Written problem –
Every entry that follows needs to be repeated exactly.

--- start Materials provided ---

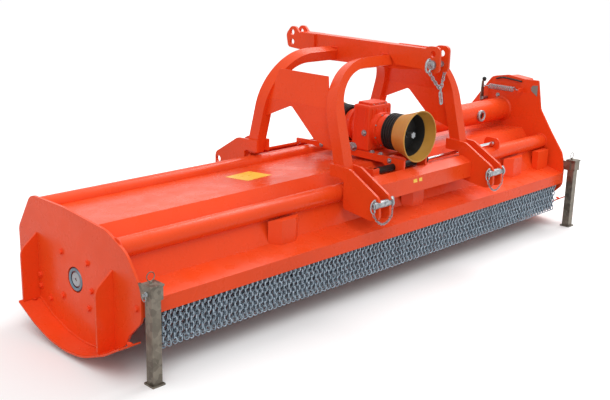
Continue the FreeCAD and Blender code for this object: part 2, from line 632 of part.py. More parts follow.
def cylinder_base_lug():
    """Bracket on the front cross member that holds the barrel's eye."""
    x0, x1, top = BARREL_X0 - 30, BARREL_X0 + 22, CYLINDER_Z + 22
    front, rear, cheek = -356.0, -304.0, 8.0
    pieces = [box(x0, x1, -400, front + cheek, LUG_Z, LUG_Z + cheek),
              box(x0, x1, front, front + cheek, LUG_Z, top),
              box(x0, x1, rear, rear + cheek, LUG_Z, top),
              box(x0, x0 + cheek, front, rear + cheek, LUG_Z, top),
              rod_y(BARREL_X0, front, rear + cheek, CYLINDER_Z, BASE_PIN_R)]
    return fuse(pieces)


def cylinder_barrel():
    """Barrel open at its right end, with an eye on the pin of its bracket."""
    y, z, half_eye, start = CYLINDER_Y, CYLINDER_Z, 15.0, BARREL_X0 + 30
    eye = rod_y(BARREL_X0, y - half_eye, y + half_eye, z, BASE_PIN_R + 6)
    neck = box(BARREL_X0 + 5, start + 1, y - 8, y + 8, z - 8, z + 8)
    barrel = fuse([eye, neck, rod_x(start, BARREL_X1, y, z, BARREL_R)])
    bore = rod_x(start + 2, BARREL_X1 + 1, y, z, ROD_R + RUNNING)
    return barrel.cut(bore).cut(rod_y(BARREL_X0, y - 30, y + 30, z, BASE_PIN_R + FIT / 2))


def cylinder_rod():
    """Rod from inside the barrel to its lug, with a nut on each side of the lug."""
    nut_r, nut_t, lug_half = 17.0, 14.0, 6.0
    pieces = [rod_x(ROD_X0, ROD_LUG_X + lug_half + nut_t + 8, CYLINDER_Y, CYLINDER_Z, ROD_R)]
    for x in (ROD_LUG_X - lug_half - nut_t, ROD_LUG_X + lug_half):
        hexagon = [(CYLINDER_Y + nut_r * cos(pi * k / 3), CYLINDER_Z + nut_r * sin(pi * k / 3))
                   for k in range(6)]
        pieces.append(plate_x(hexagon, x, x + nut_t))
    return fuse(pieces)


def cylinder_rod_lug():
    """Plate across the front guide tube that anchors the rod."""
    front, rear, top = -368, -262, CYLINDER_Z + 32
    x0, x1 = ROD_LUG_X - 6, ROD_LUG_X + 6
    corners = [(front, FRONT_TUBE_Z + 37), (front, top, 30), (rear, top, 30), (rear, FRONT_TUBE_Z + 7)]
    lug = plate_x(corners, x0, x1).cut(FRONT_TUBE_SEAT)
    return largest(lug.cut(rod_x(x0 - 1, x1 + 1, CYLINDER_Y, CYLINDER_Z, ROD_R + FIT)))


# ---------------------------------------------------------------- belt tensioner


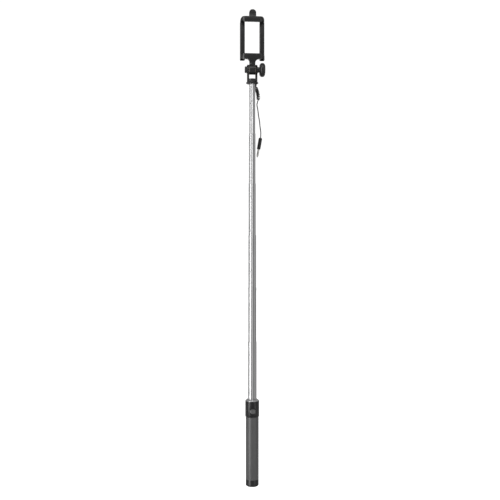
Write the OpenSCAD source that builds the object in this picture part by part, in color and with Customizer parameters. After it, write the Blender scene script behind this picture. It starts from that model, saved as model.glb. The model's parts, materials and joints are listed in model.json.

--- end Materials provided ---

Written response –
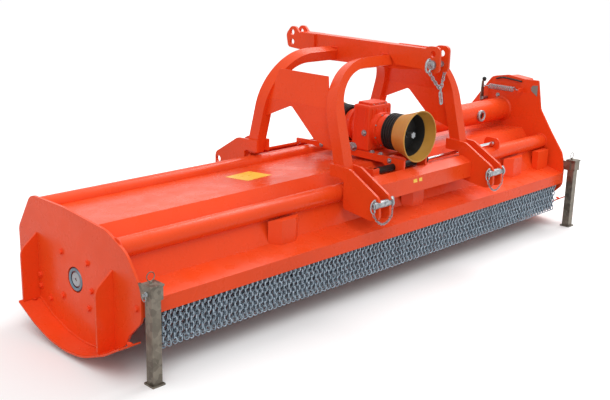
Continue the FreeCAD and Blender code for this object: part 2, from line 632 of part.py. More parts follow.
def cylinder_base_lug():
    """Bracket on the front cross member that holds the barrel's eye."""
    x0, x1, top = BARREL_X0 - 30, BARREL_X0 + 22, CYLINDER_Z + 22
    front, rear, cheek = -356.0, -304.0, 8.0
    pieces = [box(x0, x1, -400, front + cheek, LUG_Z, LUG_Z + cheek),
              box(x0, x1, front, front + cheek, LUG_Z, top),
              box(x0, x1, rear, rear + cheek, LUG_Z, top),
              box(x0, x0 + cheek, front, rear + cheek, LUG_Z, top),
              rod_y(BARREL_X0, front, rear + cheek, CYLINDER_Z, BASE_PIN_R)]
    return fuse(pieces)


def cylinder_barrel():
    """Barrel open at its right end, with an eye on the pin of its bracket."""
    y, z, half_eye, start = CYLINDER_Y, CYLINDER_Z, 15.0, BARREL_X0 + 30
    eye = rod_y(BARREL_X0, y - half_eye, y + half_eye, z, BASE_PIN_R + 6)
    neck = box(BARREL_X0 + 5, start + 1, y - 8, y + 8, z - 8, z + 8)
    barrel = fuse([eye, neck, rod_x(start, BARREL_X1, y, z, BARREL_R)])
    bore = rod_x(start + 2, BARREL_X1 + 1, y, z, ROD_R + RUNNING)
    return barrel.cut(bore).cut(rod_y(BARREL_X0, y - 30, y + 30, z, BASE_PIN_R + FIT / 2))


def cylinder_rod():
    """Rod from inside the barrel to its lug, with a nut on each side of the lug."""
    nut_r, nut_t, lug_half = 17.0, 14.0, 6.0
    pieces = [rod_x(ROD_X0, ROD_LUG_X + lug_half + nut_t + 8, CYLINDER_Y, CYLINDER_Z, ROD_R)]
    for x in (ROD_LUG_X - lug_half - nut_t, ROD_LUG_X + lug_half):
        hexagon = [(CYLINDER_Y + nut_r * cos(pi * k / 3), CYLINDER_Z + nut_r * sin(pi * k / 3))
                   for k in range(6)]
        pieces.append(plate_x(hexagon, x, x + nut_t))
    return fuse(pieces)


def cylinder_rod_lug():
    """Plate across the front guide tube that anchors the rod."""
    front, rear, top = -368, -262, CYLINDER_Z + 32
    x0, x1 = ROD_LUG_X - 6, ROD_LUG_X + 6
    corners = [(front, FRONT_TUBE_Z + 37), (front, top, 30), (rear, top, 30), (rear, FRONT_TUBE_Z + 7)]
    lug = plate_x(corners, x0, x1).cut(FRONT_TUBE_SEAT)
    return largest(lug.cut(rod_x(x0 - 1, x1 + 1, CYLINDER_Y, CYLINDER_Z, ROD_R + FIT)))


# ---------------------------------------------------------------- belt tensioner


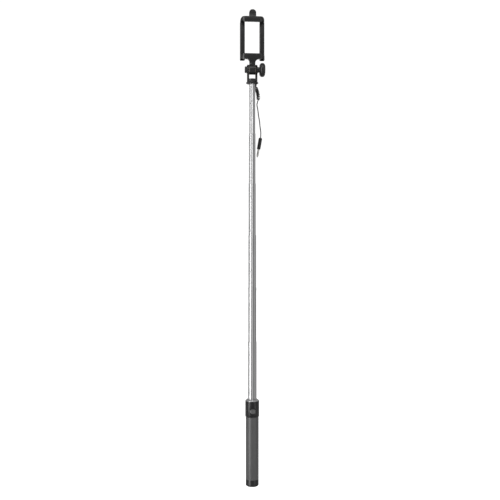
Write the OpenSCAD source that builds the object in this picture part by part, in color and with Customizer parameters. After it, write the Blender scene script behind this picture. It starts from that model, saved as model.glb. The model's parts, materials and joints are listed in model.json.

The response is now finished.